─── AVAILABLE DATA ───
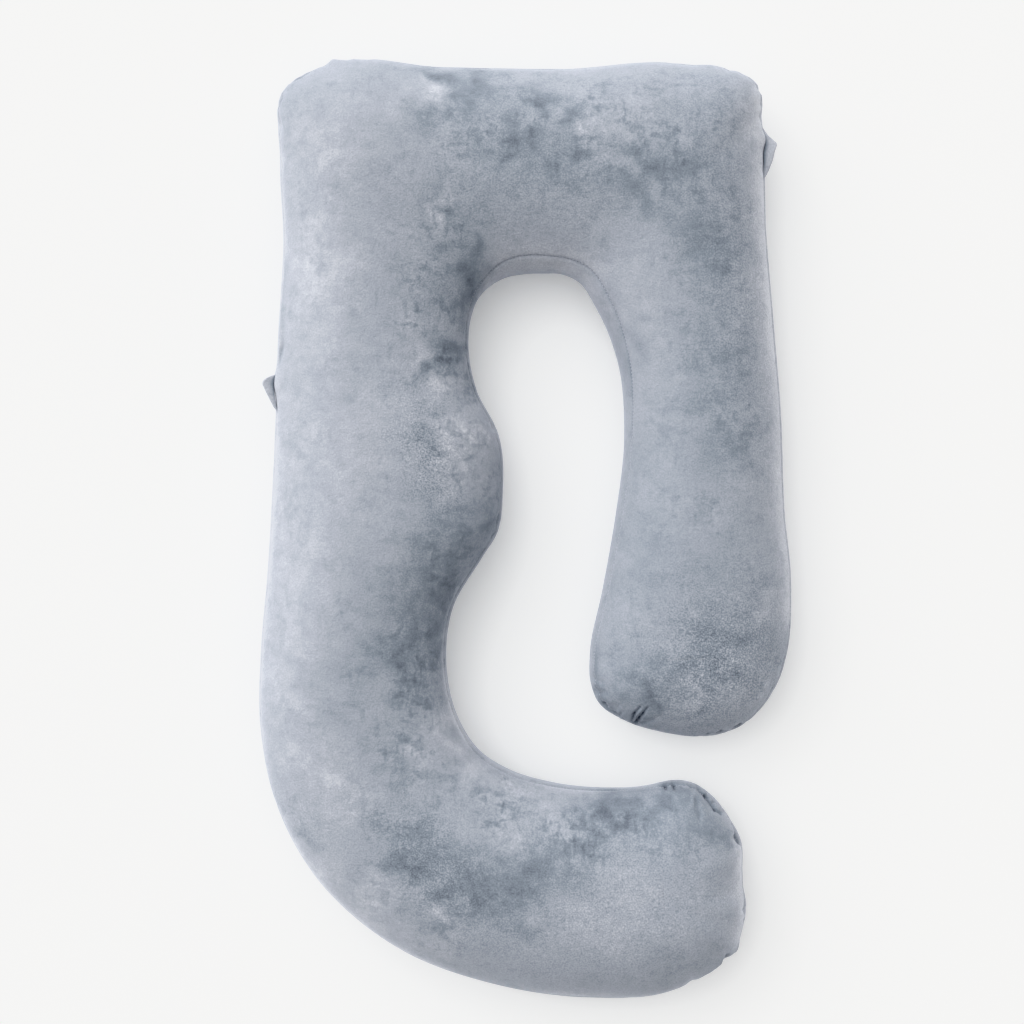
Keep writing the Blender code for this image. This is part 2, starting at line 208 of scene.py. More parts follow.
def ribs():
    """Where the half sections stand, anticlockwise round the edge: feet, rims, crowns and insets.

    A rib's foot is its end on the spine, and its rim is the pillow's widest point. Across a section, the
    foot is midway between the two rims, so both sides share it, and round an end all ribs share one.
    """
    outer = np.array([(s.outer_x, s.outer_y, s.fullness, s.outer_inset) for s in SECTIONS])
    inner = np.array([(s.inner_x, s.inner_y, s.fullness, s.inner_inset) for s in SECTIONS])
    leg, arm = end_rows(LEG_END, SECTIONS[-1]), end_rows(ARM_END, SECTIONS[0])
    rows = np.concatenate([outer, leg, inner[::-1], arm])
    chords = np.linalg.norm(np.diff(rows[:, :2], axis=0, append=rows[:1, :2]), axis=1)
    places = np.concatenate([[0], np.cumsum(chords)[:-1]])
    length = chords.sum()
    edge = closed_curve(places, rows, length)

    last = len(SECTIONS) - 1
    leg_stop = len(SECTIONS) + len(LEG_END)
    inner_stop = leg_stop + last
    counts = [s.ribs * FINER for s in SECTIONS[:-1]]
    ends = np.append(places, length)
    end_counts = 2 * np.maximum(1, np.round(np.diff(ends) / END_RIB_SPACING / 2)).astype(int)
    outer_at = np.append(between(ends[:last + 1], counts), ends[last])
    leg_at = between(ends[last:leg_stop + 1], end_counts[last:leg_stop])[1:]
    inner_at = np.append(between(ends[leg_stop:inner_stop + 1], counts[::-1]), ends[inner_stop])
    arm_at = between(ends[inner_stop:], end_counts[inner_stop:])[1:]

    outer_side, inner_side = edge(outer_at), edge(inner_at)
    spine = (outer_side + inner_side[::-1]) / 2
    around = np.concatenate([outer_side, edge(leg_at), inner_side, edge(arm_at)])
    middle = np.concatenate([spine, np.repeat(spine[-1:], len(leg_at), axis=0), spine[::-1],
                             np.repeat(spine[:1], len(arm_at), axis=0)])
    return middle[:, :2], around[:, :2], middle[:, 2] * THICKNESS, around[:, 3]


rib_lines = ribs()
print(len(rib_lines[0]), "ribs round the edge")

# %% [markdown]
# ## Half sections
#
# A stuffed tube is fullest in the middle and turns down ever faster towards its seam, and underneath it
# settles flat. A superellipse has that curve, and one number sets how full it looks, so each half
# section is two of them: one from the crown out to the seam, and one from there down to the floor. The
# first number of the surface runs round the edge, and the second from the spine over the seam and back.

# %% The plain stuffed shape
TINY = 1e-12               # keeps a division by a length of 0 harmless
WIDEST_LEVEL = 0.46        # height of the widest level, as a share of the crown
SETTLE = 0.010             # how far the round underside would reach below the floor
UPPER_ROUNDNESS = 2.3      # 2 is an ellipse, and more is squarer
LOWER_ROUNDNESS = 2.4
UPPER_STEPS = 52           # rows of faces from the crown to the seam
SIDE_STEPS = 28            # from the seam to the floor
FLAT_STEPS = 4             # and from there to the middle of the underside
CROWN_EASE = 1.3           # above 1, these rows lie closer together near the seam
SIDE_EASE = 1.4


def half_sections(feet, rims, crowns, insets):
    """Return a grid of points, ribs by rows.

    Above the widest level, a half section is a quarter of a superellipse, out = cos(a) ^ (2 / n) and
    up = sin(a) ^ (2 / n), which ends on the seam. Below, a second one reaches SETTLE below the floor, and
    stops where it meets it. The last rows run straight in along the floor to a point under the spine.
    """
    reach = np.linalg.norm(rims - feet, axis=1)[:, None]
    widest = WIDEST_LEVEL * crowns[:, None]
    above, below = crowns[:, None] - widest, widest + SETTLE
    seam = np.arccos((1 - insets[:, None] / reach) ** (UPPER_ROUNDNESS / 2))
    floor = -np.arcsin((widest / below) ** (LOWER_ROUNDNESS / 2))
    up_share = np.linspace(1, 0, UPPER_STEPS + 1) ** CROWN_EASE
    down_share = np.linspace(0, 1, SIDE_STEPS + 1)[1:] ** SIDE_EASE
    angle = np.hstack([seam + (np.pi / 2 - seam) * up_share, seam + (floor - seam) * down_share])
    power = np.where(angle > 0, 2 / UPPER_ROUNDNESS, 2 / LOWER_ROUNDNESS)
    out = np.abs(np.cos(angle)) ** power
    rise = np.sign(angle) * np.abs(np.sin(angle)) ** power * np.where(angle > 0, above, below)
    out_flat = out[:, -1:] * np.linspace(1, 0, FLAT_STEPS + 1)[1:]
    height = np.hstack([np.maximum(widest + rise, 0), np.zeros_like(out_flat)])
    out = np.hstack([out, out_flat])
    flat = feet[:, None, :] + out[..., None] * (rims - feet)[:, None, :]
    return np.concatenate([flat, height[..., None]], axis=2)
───
WRITTEN PROBLEM:
Quote verbatim the opening lines of the listing above, ending with the line where "crowns and insets." appears; include both endpoints and nothing more.

THE RESULT:
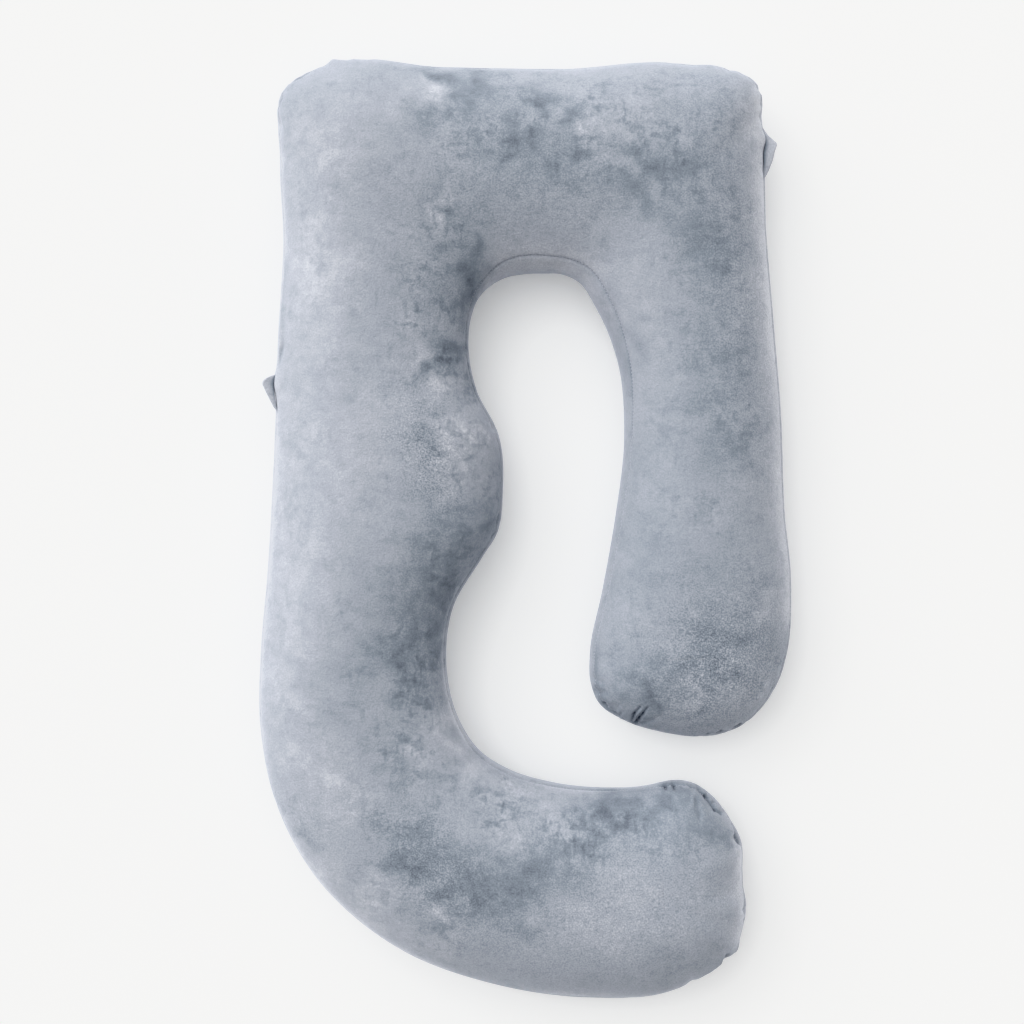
Keep writing the Blender code for this image. This is part 2, starting at line 208 of scene.py. More parts follow.
def ribs():
    """Where the half sections stand, anticlockwise round the edge: feet, rims, crowns and insets.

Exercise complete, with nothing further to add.